[EXERCISE BRIEF] Take the data below and extract the lines from the one with "and their hardware" to the one with "points = [vertex.co", inclusive, exactly as written.

[PROVIDED DATA]

::::::

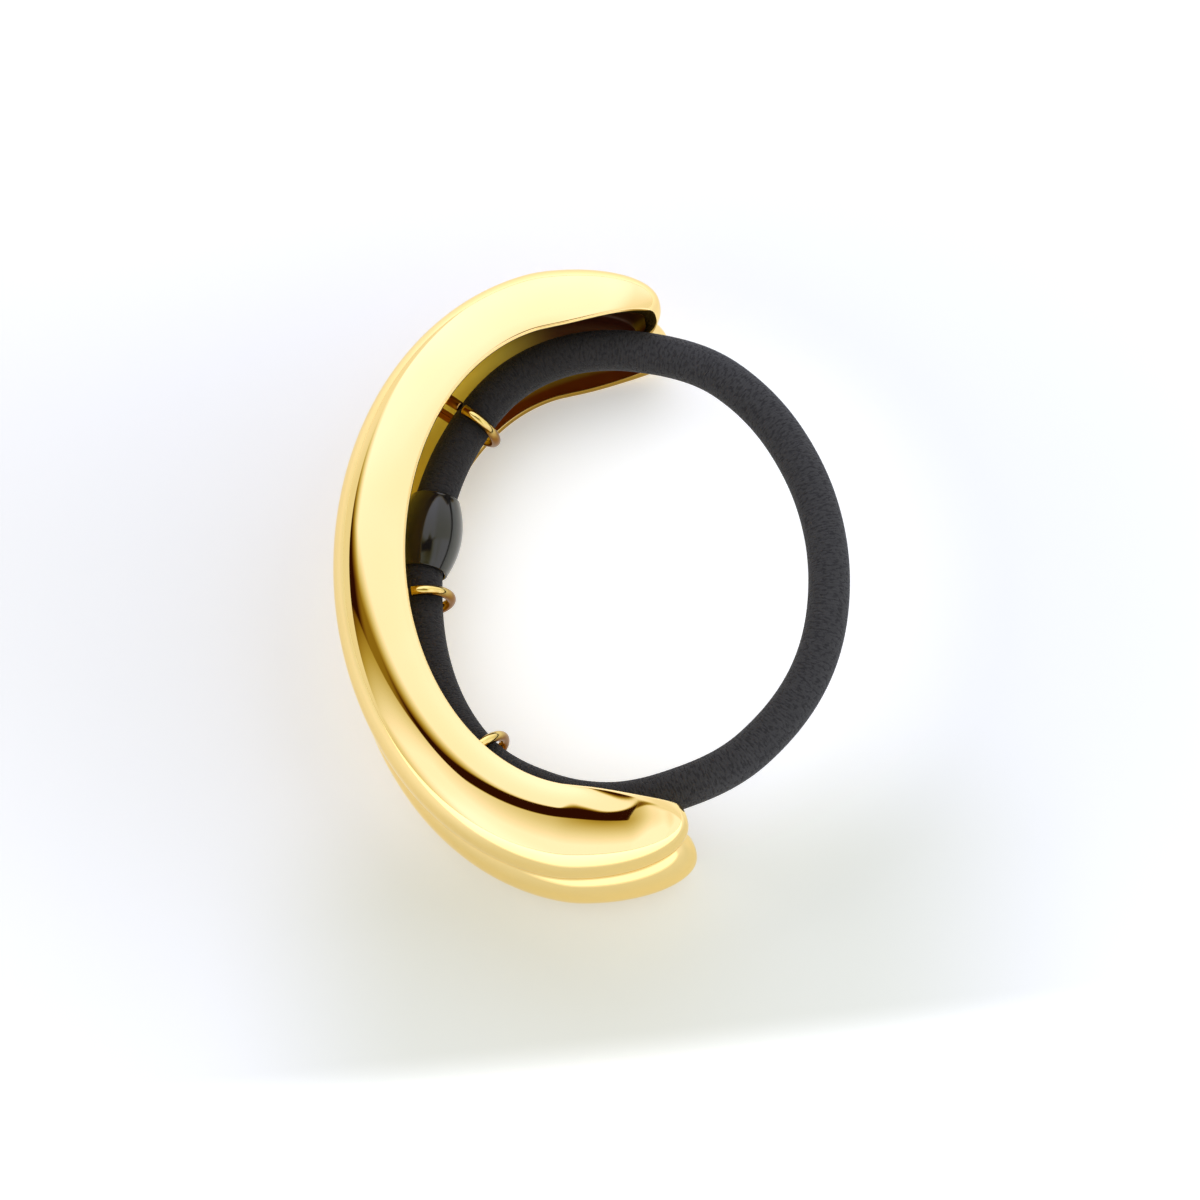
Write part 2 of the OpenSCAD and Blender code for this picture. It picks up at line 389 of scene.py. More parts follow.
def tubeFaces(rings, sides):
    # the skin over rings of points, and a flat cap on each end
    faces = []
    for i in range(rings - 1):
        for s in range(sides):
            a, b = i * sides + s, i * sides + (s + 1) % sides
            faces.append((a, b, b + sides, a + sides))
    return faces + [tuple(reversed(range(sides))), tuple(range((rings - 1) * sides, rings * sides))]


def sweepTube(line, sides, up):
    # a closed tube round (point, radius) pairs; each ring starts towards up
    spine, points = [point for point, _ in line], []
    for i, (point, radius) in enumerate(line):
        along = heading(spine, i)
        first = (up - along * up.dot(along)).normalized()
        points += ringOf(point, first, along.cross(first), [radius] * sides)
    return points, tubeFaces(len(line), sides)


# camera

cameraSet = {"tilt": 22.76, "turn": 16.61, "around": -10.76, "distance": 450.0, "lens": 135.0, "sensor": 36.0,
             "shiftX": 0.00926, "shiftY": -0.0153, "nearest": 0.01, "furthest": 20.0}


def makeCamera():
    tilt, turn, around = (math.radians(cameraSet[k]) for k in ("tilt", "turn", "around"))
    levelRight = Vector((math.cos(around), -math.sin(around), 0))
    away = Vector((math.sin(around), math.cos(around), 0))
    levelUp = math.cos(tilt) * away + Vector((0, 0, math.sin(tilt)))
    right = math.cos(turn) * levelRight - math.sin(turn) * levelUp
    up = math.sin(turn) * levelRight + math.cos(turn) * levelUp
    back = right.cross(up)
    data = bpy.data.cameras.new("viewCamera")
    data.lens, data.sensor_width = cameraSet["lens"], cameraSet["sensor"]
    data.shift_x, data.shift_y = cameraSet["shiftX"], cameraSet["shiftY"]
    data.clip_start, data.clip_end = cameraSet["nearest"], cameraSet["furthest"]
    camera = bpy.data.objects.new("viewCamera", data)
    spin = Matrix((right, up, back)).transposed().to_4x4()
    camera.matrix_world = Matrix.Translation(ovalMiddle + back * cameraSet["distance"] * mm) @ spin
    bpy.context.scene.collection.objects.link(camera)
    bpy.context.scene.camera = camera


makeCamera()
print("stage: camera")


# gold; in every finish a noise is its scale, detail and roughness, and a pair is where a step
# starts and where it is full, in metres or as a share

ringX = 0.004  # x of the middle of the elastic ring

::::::

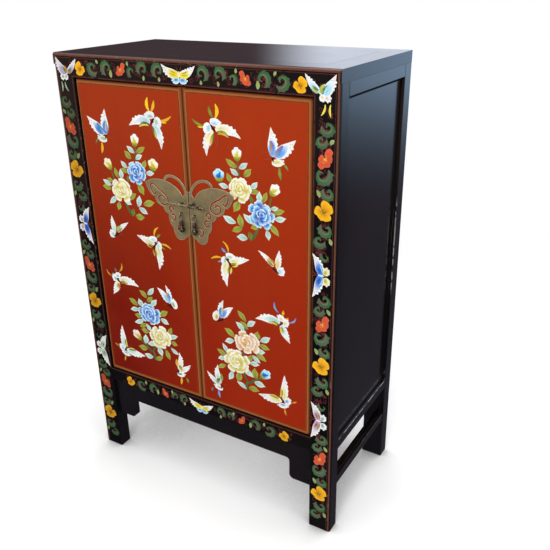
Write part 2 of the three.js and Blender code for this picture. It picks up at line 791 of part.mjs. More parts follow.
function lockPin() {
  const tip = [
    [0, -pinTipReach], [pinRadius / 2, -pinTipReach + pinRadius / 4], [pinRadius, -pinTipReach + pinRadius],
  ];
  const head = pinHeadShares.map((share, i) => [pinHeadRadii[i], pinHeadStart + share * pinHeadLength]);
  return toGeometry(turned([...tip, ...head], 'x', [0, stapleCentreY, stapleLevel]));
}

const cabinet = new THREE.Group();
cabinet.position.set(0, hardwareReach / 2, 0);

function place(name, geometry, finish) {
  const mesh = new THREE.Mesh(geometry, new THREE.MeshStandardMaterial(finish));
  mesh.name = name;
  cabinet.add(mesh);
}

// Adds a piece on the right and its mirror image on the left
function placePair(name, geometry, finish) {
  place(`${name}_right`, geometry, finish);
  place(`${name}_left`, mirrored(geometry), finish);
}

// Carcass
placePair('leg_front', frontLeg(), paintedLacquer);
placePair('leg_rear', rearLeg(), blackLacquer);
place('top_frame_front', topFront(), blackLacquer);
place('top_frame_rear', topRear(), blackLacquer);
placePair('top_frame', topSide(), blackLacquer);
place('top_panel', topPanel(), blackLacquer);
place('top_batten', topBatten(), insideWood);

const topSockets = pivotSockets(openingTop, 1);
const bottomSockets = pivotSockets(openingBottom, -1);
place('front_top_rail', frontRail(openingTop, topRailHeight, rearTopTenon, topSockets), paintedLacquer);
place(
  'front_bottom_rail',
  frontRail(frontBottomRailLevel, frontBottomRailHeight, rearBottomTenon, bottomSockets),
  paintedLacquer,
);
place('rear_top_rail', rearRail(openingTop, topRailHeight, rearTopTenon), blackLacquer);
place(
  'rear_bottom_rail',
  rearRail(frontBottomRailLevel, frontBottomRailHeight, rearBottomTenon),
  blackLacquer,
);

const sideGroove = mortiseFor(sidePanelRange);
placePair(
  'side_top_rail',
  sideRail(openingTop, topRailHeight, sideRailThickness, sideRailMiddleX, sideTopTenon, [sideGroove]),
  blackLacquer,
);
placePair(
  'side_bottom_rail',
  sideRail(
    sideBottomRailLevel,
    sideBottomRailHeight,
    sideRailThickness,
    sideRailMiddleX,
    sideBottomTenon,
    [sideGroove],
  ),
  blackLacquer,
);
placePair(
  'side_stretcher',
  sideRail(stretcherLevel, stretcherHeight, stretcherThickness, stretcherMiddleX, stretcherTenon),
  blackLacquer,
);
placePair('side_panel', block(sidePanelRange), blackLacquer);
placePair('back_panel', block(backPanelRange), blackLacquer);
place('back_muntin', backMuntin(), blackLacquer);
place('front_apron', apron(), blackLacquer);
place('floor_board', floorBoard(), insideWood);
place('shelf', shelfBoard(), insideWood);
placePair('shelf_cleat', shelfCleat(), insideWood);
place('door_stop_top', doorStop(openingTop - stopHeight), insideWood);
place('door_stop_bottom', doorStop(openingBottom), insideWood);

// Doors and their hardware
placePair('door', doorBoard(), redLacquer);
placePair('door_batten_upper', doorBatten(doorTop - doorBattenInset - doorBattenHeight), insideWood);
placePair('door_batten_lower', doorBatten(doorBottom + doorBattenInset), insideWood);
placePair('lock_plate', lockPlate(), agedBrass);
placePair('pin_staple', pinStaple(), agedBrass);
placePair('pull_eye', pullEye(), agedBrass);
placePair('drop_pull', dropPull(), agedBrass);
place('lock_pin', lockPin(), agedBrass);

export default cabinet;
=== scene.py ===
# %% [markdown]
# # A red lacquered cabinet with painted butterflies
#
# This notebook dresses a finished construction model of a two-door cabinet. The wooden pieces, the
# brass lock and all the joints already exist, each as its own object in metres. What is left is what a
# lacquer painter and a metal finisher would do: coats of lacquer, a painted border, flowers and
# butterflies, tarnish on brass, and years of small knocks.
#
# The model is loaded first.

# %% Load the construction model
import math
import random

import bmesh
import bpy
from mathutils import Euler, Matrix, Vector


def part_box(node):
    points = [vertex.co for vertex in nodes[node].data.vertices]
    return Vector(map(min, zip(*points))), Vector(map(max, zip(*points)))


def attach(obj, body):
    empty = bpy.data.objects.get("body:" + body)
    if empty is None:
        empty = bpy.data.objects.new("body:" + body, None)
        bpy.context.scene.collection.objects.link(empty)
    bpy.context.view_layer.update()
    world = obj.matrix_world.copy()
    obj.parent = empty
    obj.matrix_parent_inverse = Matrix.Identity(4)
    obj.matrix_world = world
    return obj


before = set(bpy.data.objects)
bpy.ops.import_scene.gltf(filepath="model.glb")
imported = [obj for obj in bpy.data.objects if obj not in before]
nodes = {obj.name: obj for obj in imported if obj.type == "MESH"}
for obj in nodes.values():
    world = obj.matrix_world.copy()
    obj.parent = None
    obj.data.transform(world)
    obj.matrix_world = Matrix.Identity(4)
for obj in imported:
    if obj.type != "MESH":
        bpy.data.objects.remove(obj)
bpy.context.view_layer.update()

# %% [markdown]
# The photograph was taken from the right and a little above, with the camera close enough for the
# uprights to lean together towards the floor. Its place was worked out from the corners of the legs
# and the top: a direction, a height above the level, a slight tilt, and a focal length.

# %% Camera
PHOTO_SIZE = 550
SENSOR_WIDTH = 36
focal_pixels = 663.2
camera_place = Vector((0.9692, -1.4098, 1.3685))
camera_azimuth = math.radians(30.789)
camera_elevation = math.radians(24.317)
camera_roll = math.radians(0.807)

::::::

[COMPLETE ANSWER]
// Doors and their hardware
placePair('door', doorBoard(), redLacquer);
placePair('door_batten_upper', doorBatten(doorTop - doorBattenInset - doorBattenHeight), insideWood);
placePair('door_batten_lower', doorBatten(doorBottom + doorBattenInset), insideWood);
placePair('lock_plate', lockPlate(), agedBrass);
placePair('pin_staple', pinStaple(), agedBrass);
placePair('pull_eye', pullEye(), agedBrass);
placePair('drop_pull', dropPull(), agedBrass);
place('lock_pin', lockPin(), agedBrass);

export default cabinet;
=== scene.py ===
# %% [markdown]
# # A red lacquered cabinet with painted butterflies
#
# This notebook dresses a finished construction model of a two-door cabinet. The wooden pieces, the
# brass lock and all the joints already exist, each as its own object in metres. What is left is what a
# lacquer painter and a metal finisher would do: coats of lacquer, a painted border, flowers and
# butterflies, tarnish on brass, and years of small knocks.
#
# The model is loaded first.

# %% Load the construction model
import math
import random

import bmesh
import bpy
from mathutils import Euler, Matrix, Vector


def part_box(node):
    points = [vertex.co for vertex in nodes[node].data.vertices]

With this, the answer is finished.